Another example of her blindness comes when her daughter suddenly says she has become engaged, to which Lady Bracknell replies:-

“You will be informed when you are engaged.”
And – as with her views about men and cigarettes, – there are two obvious ways of saying the line.

She might be her just being unkind to her daughter, denying her the chance to marry the man she loves  because she is her mother and can do so! But if Lady Bracknell is a bully audiences won’t laugh at her. A more wonderful – and ridiculous – explanation is that Lady Bracknell believes her daughter has only made a mistake,  just forgetting the rule that a mother decides whom her daughter should marry!  Lady Bracknell is not really angry with her daughter, she is just very surprised!   And she now believes  her daughter will end the engagement, having been reminded of the ‘rule’, and probably the poor girl will.

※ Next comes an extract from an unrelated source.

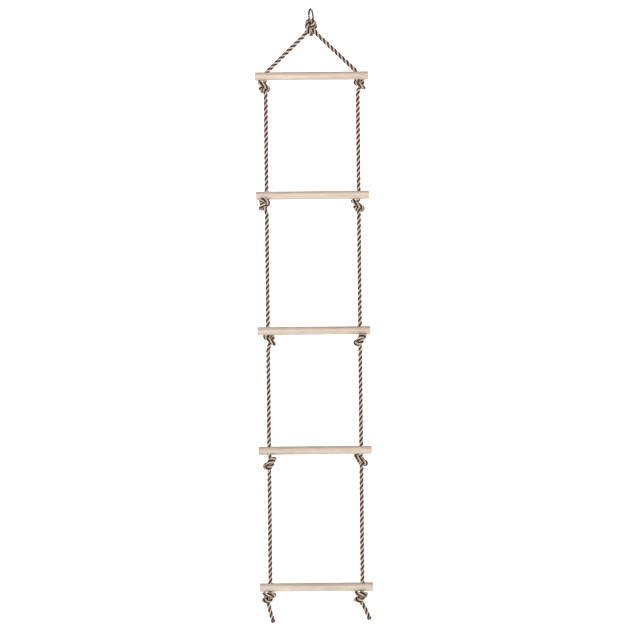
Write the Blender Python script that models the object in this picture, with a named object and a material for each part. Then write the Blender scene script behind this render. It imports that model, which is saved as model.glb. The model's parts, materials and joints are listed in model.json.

So the scene is not about an unkind, sarcastic mother, it is about a sweet, decent girl being denied the chance of love by a mother who does not know what love  is!  BRACKNELL thinks her daughter has been absent minded, and if the audience laughs it is because it is Lady Bracknell who has lost her mind!

Lady Bracknell has the wealth of a young Donald Trump,  the authority of a U.S.Marine Colonel, the confidence of Malvolio,  the voice of an old Shakespeare actor, – and the brain of an ant !

This is the clue to playing characters in hundreds of other comedies. The main characters in the tv series FRIENDS are funny because each has great confidence but only one interest. Matt LeBlanc, as Joey,  has huge self-confidence but mainly about sex and food. In BETTER CALL SAUL Bob Odenkirk has total confidence about being a good lawyer, but no conscience about breaking the law.  In SUITS Sarah Rafferty as Donna understands all the selfish people employing her, and doesn’t care!

Contrast can be funny: it just has to be acted truthfully!